Preserving a Forest Full of Nature and Memories
Park expansion would’ve thrilled Art Vogel, daughter says
The sun is particularly bright on a late July morning. Marilyn Vogel arrives at the forestland she owns near Fort Ebey State Park and is greeted by bird songs, the chatter of squirrels, and an unusual treat — the buzz of cicadas from somewhere high in the trees.
Vogel is always delighted to take in the sights and sounds of nature when she visits this place. When she was a child, her dad, Art Vogel, would take her on walks through these woods and teach her about wildlife and plants. These fond memories are part of the reason she stops here every month or so and wanders through the forest.
“It was an ideal place to be a child,” she said. “It was just like living in a Disney movie. In the summers, we would walk down to Kennedy’s Lagoon and go swimming with our friends.”
Vogel’s love for her land, its history, and how much it meant to her father is why she’s working with the Land Trust and Washington State Parks to protect it permanently as a home for wildlife. Vogel is selling a conservation easement and then donating the property to the state, which will use it to expand Fort Ebey State Park by 67 acres.
Art Vogel was a second lieutenant stationed at Fort Ebey when it was an Army post during World War II. In 1945, he bought 40 acres of forest adjacent to the fort. He would later acquire more land, build a house with timber he selectively harvested, and raise a family with his wife, Mary.
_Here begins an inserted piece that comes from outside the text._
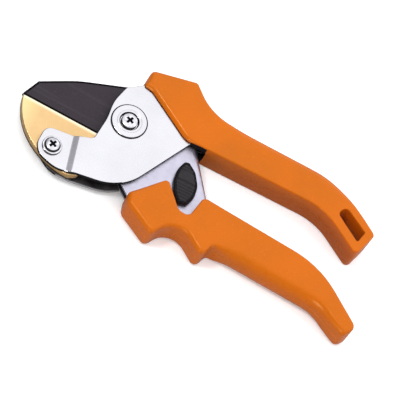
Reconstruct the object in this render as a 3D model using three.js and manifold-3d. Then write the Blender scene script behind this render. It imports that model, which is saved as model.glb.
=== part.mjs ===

Marilyn inherited the forestland after her father died in 2002. The parcel that held the family home was sold.
“With Dad’s ties to Fort Ebey, I knew he would be thrilled if the land became part of the state park,” Marilyn said. “It gave him a lot of joy to see Fort Ebey preserved that way (as a state park) and for history to be remembered.”
“It was just like living in a Disney movie.” — Marilyn Vogel
Marilyn points to a trail that once led to the swimming hole at Kennedy’s Lagoon near Penn Cove. It was much wider when she was a child. She was told it was an old wagon trail and can still remember the wheel ruts on the path. There was no highway through the center of the island in those days.
“Back then the world was smaller and less developed and there wasn’t traffic,” Marilyn said. “Parents just let their kids out in the morning and we’d take bicycles and roam all over the place.”
These memories always come flooding back during her visits. She remembers rabbits and deer all over. Newts and frogs. Even red foxes.
“You can’t help but think about your childhood,” Vogel said. “I also think about the history of the island. I try to imagine what it was like in the 1800s, how it’s changed and what remnants of history are still here.”
Now, with her land donation to State Parks, Marilyn Vogel is doing her part to preserve these 67 acres for future generations.
“It makes me glad to know it can continue to be a forest and be part of the greenbelt up and down the island,” she said. “Having it all connect really helps wildlife habitat.”